GIVEN DATA -
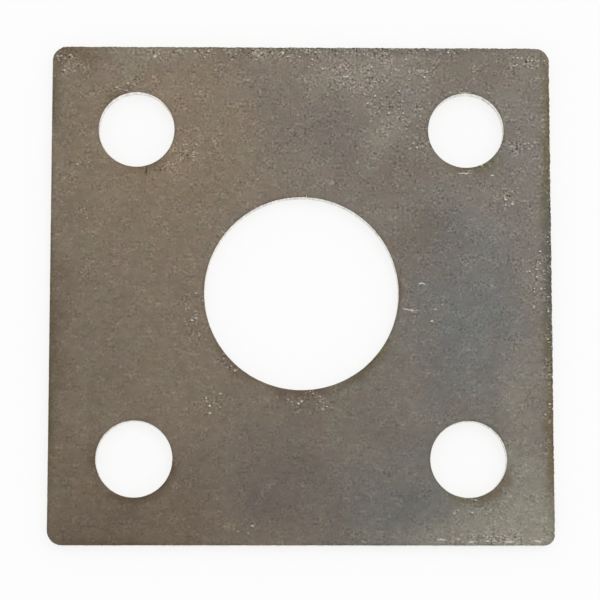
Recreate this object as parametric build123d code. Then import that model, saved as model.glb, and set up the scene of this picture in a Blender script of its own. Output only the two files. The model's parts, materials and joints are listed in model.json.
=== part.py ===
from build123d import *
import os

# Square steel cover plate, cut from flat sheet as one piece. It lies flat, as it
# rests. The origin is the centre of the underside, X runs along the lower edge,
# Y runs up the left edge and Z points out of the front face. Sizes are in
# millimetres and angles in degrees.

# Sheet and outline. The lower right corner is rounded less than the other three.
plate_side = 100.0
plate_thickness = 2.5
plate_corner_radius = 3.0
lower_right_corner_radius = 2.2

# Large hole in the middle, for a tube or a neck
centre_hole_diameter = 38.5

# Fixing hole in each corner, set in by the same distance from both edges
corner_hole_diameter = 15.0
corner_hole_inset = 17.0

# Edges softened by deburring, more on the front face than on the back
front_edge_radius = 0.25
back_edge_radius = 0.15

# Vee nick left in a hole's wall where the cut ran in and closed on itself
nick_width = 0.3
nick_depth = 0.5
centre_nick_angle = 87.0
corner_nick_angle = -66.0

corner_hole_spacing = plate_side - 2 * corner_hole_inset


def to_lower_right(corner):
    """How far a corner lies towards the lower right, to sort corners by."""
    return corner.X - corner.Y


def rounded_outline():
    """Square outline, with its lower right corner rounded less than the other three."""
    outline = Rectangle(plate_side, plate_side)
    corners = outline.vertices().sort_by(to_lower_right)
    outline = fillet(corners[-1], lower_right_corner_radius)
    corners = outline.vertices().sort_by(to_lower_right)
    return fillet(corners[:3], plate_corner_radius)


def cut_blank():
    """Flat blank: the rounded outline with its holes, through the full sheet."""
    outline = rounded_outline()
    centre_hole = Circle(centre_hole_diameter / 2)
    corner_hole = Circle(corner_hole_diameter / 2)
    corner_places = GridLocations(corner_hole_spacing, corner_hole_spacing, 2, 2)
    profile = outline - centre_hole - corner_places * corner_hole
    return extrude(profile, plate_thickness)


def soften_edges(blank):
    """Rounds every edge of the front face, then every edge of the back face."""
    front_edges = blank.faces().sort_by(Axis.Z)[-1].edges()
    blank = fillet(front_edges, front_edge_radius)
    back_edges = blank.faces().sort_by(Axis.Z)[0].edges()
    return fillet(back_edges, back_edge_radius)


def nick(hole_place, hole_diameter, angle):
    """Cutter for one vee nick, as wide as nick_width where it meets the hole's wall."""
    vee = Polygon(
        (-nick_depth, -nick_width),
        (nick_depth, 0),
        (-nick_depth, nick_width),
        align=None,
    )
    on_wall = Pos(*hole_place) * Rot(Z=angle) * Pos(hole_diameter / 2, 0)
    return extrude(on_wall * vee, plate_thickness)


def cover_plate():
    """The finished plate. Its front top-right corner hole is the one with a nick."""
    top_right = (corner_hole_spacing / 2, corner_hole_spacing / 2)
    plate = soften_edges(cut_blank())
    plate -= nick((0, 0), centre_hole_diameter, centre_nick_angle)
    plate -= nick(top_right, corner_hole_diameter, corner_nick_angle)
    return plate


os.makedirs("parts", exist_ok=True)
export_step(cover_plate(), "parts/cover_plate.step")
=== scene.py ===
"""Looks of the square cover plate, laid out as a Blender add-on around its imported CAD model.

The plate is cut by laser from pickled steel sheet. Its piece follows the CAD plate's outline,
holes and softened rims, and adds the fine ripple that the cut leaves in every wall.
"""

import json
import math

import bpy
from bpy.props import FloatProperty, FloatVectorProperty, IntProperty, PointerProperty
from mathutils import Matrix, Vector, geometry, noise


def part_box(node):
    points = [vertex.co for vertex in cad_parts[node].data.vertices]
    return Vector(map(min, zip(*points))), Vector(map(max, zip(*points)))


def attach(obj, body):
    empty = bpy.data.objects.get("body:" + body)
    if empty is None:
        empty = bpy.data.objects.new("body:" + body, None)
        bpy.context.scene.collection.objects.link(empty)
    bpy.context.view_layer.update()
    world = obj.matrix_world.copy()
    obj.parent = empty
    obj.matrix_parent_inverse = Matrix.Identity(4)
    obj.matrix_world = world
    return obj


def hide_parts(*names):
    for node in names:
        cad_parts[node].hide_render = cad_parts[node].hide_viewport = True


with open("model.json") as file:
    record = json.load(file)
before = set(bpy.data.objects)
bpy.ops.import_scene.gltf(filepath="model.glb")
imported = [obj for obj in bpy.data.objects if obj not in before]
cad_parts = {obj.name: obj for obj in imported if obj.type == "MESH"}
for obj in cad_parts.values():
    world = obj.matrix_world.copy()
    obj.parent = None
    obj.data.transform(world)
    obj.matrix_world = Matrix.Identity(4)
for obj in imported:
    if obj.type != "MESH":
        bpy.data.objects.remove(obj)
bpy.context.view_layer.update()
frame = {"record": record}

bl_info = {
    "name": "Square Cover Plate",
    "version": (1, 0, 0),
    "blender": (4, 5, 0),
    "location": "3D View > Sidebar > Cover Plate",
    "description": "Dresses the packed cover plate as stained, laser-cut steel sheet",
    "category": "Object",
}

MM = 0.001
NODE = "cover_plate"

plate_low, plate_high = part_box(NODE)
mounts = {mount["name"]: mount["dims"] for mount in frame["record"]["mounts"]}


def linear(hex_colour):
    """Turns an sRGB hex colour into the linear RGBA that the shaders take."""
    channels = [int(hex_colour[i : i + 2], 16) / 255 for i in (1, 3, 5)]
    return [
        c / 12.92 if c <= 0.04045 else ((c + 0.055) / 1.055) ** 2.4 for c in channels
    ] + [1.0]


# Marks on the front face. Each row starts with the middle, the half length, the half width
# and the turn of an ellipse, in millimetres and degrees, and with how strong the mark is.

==

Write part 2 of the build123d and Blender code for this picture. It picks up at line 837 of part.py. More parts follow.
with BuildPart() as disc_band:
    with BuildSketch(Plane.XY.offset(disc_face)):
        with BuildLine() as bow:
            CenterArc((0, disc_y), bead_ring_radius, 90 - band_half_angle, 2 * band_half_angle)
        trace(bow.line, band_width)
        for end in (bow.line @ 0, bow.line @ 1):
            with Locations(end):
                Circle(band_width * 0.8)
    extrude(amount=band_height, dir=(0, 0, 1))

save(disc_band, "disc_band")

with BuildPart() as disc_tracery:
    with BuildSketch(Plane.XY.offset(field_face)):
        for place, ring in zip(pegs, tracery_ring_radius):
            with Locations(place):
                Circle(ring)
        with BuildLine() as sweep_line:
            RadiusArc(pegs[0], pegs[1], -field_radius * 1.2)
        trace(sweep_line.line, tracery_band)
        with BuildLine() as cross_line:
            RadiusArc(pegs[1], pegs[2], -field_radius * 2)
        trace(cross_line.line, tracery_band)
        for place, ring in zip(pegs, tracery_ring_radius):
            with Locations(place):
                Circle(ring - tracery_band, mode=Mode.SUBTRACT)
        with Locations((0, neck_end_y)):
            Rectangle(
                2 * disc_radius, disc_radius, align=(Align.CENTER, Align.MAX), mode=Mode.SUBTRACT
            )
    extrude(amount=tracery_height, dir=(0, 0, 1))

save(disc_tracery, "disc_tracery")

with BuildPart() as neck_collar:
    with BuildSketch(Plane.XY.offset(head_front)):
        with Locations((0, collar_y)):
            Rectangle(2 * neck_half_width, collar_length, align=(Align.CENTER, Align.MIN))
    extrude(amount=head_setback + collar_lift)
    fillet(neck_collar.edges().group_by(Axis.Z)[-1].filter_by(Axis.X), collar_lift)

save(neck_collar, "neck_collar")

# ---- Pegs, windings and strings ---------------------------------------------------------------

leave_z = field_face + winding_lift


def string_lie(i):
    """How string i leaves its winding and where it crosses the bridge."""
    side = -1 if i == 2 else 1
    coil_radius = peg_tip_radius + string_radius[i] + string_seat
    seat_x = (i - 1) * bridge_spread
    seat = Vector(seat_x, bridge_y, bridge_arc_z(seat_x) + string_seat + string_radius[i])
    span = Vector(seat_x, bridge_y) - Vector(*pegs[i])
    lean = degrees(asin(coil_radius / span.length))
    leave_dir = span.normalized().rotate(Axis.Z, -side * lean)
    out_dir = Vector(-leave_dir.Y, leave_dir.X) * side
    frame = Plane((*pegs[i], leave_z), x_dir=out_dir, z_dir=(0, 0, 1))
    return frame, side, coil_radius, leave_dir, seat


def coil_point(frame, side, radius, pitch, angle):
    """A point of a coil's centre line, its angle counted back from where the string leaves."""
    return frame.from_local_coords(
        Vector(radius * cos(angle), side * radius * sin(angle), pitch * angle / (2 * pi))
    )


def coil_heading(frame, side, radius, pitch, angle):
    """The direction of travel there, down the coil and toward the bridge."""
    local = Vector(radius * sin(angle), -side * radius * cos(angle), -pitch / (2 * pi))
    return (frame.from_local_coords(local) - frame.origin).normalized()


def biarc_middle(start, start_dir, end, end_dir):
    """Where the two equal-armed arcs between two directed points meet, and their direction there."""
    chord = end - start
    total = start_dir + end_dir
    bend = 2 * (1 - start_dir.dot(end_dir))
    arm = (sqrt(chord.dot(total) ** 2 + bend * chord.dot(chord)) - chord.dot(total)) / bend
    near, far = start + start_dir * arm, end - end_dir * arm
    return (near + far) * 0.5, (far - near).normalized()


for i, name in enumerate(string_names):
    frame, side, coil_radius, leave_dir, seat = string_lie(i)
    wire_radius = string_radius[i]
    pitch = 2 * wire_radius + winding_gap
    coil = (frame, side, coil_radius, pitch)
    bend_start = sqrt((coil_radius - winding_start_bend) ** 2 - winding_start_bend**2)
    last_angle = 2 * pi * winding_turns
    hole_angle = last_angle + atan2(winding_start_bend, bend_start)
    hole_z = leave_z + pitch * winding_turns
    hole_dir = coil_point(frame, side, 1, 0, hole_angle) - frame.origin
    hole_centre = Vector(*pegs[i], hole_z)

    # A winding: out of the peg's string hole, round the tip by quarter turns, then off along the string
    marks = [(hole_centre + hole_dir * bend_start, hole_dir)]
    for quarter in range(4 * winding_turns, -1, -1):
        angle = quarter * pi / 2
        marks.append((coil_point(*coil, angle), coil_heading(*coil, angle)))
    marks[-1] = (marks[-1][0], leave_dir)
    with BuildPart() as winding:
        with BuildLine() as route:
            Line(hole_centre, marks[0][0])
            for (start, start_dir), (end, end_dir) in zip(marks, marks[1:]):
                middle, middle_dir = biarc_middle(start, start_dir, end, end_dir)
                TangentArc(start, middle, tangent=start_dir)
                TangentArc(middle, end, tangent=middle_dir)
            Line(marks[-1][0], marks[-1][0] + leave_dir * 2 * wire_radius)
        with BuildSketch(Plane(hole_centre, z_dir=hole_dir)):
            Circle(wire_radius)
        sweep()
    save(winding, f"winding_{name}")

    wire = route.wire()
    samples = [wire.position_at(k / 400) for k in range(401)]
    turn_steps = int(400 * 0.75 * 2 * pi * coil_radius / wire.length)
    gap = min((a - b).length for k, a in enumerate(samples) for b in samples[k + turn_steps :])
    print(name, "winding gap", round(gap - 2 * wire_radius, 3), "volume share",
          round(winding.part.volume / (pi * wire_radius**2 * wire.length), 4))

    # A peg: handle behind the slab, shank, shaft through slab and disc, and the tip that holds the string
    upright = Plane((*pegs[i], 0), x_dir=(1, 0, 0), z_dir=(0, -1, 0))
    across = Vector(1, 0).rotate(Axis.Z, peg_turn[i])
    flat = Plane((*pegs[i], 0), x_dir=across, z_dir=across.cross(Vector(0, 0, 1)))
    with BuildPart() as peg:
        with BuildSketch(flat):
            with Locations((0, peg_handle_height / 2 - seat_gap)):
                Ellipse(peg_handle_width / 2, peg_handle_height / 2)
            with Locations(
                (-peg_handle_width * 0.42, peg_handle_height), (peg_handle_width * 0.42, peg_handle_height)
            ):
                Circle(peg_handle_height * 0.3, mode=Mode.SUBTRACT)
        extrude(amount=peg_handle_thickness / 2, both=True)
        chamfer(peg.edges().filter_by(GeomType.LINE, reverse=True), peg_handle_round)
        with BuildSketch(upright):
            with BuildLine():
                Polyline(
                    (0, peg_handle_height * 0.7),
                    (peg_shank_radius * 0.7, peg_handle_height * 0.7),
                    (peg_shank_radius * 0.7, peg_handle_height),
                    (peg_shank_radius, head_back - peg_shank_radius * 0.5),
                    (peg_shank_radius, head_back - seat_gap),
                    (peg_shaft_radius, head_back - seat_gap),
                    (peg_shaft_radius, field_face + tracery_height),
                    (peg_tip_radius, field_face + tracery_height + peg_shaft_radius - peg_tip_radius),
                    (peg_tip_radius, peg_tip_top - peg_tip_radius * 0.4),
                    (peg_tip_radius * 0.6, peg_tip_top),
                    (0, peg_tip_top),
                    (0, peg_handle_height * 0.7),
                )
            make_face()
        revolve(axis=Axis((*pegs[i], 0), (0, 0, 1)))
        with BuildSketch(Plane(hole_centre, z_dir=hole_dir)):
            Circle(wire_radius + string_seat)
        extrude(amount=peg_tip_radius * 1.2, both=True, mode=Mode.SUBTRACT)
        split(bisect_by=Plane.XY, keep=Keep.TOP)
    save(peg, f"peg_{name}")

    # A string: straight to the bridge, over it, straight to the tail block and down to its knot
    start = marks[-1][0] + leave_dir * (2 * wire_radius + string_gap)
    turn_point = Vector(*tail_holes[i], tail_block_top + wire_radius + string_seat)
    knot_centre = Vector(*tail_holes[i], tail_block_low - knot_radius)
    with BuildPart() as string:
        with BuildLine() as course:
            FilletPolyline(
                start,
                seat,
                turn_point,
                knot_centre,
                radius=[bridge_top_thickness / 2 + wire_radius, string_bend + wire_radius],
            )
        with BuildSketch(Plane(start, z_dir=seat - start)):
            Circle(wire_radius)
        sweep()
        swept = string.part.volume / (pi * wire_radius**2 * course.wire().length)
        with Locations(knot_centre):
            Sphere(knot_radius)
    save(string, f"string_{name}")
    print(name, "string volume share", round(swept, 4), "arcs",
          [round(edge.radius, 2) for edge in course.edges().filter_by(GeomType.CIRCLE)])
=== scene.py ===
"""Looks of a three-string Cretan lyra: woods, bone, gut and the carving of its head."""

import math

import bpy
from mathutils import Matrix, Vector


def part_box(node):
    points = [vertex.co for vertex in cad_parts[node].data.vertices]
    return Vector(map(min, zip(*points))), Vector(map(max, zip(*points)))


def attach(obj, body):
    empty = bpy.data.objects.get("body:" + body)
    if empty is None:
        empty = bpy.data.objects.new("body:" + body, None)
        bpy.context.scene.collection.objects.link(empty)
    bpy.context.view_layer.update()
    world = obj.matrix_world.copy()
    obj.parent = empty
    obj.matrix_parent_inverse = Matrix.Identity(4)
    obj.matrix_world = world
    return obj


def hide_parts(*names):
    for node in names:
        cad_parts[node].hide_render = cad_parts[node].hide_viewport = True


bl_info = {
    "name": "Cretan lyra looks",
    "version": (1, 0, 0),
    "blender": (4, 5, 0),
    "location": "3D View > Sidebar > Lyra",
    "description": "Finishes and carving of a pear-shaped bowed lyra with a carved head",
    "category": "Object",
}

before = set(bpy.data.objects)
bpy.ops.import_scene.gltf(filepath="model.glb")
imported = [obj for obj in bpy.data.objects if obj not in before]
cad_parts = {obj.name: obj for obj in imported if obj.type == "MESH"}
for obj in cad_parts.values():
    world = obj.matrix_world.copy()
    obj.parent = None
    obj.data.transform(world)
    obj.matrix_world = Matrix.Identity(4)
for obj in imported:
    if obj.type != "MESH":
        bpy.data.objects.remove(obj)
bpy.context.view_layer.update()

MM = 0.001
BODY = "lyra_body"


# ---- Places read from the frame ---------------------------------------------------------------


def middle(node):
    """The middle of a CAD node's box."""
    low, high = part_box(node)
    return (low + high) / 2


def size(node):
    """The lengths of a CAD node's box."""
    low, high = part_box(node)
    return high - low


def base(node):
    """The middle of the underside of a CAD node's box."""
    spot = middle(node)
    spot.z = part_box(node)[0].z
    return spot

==

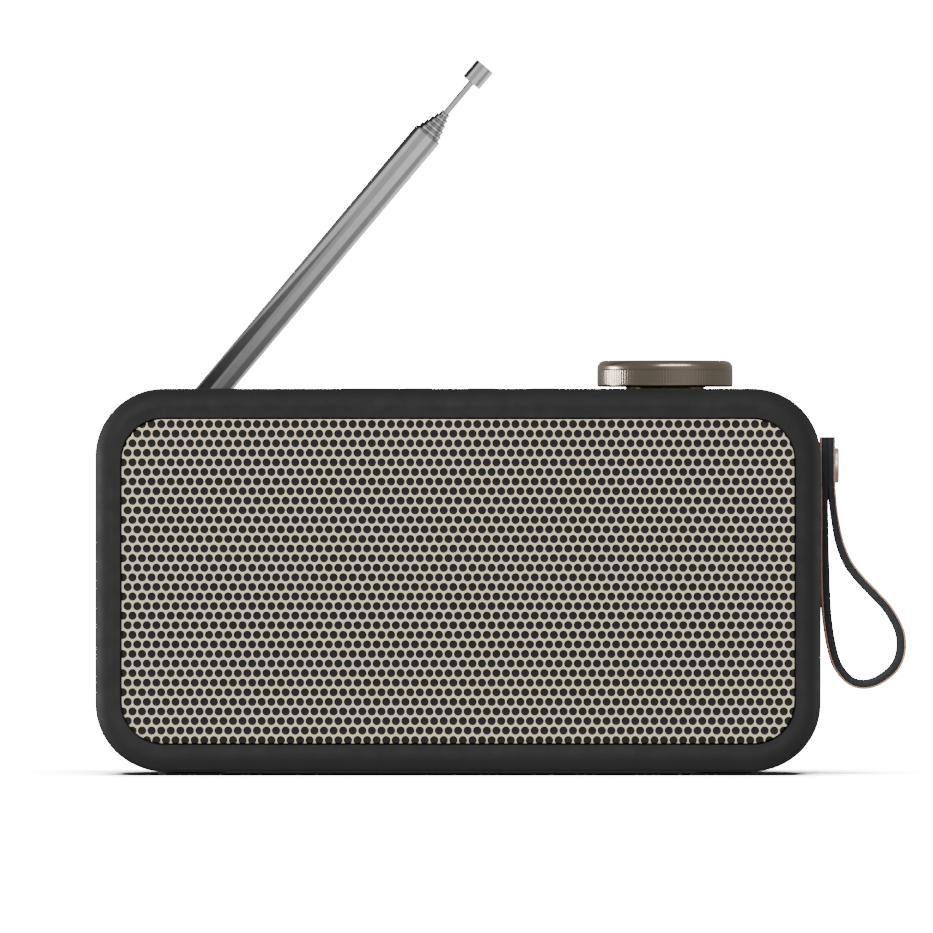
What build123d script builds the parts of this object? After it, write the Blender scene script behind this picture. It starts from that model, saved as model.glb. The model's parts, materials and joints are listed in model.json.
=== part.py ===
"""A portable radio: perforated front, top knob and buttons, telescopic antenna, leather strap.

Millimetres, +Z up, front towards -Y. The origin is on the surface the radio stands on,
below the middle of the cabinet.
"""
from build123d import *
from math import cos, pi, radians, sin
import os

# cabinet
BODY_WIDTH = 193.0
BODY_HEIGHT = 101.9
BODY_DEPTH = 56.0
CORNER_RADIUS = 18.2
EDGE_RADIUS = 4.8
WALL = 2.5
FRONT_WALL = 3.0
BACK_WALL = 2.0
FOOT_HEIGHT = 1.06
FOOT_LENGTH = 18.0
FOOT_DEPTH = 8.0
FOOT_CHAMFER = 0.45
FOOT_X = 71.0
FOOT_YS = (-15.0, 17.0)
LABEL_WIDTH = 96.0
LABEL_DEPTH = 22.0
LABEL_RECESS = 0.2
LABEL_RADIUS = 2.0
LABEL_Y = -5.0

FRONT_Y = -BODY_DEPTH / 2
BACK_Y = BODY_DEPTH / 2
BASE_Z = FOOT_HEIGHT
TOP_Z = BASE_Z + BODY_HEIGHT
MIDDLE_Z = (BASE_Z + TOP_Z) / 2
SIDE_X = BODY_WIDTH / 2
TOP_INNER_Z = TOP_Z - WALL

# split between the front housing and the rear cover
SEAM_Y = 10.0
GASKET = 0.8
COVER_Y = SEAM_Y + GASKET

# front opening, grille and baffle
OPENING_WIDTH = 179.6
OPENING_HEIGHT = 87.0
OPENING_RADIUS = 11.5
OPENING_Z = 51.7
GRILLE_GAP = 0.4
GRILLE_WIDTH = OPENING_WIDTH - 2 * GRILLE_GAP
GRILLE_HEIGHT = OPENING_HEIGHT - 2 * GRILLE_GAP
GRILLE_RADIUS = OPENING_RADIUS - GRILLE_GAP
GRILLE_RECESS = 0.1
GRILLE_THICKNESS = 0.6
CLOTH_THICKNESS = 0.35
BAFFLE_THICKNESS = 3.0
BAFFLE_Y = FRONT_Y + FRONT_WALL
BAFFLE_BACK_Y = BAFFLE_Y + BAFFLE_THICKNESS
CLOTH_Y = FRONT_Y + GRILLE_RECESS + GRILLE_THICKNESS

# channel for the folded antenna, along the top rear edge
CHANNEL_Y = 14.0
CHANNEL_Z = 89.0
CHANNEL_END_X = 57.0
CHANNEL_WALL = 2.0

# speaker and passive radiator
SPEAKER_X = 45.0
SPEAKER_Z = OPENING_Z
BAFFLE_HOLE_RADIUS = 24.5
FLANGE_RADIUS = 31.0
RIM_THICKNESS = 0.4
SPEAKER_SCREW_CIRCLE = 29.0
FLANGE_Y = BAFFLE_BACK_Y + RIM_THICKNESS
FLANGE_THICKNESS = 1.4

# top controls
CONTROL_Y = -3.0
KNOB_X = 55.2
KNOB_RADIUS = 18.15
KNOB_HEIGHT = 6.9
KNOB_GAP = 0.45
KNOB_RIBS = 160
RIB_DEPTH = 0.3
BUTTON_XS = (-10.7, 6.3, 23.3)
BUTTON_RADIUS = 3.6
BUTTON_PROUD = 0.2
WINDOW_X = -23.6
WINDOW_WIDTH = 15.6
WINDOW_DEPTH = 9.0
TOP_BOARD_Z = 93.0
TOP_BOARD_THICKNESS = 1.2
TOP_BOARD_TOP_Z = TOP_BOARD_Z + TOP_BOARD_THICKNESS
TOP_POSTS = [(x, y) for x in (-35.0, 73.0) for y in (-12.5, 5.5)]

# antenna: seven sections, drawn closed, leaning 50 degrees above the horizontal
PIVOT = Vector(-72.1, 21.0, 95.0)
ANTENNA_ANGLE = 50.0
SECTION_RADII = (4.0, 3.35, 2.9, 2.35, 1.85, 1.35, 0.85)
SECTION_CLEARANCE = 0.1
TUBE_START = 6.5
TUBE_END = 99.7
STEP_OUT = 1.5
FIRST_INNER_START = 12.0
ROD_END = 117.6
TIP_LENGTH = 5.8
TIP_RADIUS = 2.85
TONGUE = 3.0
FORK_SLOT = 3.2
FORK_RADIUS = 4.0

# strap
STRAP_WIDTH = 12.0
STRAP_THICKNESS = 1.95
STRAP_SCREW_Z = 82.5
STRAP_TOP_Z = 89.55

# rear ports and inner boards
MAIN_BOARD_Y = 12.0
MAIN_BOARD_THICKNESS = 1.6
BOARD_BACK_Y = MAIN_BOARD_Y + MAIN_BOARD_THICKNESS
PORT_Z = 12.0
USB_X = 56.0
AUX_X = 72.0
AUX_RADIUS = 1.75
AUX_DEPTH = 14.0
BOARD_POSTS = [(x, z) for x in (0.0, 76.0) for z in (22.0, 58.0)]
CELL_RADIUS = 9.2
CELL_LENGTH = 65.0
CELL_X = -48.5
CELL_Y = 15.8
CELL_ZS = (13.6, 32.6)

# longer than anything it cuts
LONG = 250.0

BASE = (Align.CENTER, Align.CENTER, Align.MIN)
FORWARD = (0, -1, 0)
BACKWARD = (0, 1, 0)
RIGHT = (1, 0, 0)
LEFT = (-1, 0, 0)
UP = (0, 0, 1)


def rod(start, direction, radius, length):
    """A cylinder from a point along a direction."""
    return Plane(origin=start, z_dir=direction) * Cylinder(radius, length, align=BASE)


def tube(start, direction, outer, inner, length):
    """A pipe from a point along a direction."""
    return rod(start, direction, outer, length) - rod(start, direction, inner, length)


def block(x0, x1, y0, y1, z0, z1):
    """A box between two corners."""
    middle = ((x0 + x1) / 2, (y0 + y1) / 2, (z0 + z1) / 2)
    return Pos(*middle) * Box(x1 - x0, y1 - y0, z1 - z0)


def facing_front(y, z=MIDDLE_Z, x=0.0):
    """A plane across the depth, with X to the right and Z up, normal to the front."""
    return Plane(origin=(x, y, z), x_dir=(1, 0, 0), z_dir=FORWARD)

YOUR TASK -
Beginning with the line containing "Recreate this object" and ending with the line containing "lower_right_corner_radius = 2.2", extract those lines exactly from the listing above, and only those.

RIGHT ANSWER -
Recreate this object as parametric build123d code. Then import that model, saved as model.glb, and set up the scene of this picture in a Blender script of its own. Output only the two files. The model's parts, materials and joints are listed in model.json.
=== part.py ===
from build123d import *
import os

# Square steel cover plate, cut from flat sheet as one piece. It lies flat, as it
# rests. The origin is the centre of the underside, X runs along the lower edge,
# Y runs up the left edge and Z points out of the front face. Sizes are in
# millimetres and angles in degrees.

# Sheet and outline. The lower right corner is rounded less than the other three.
plate_side = 100.0
plate_thickness = 2.5
plate_corner_radius = 3.0
lower_right_corner_radius = 2.2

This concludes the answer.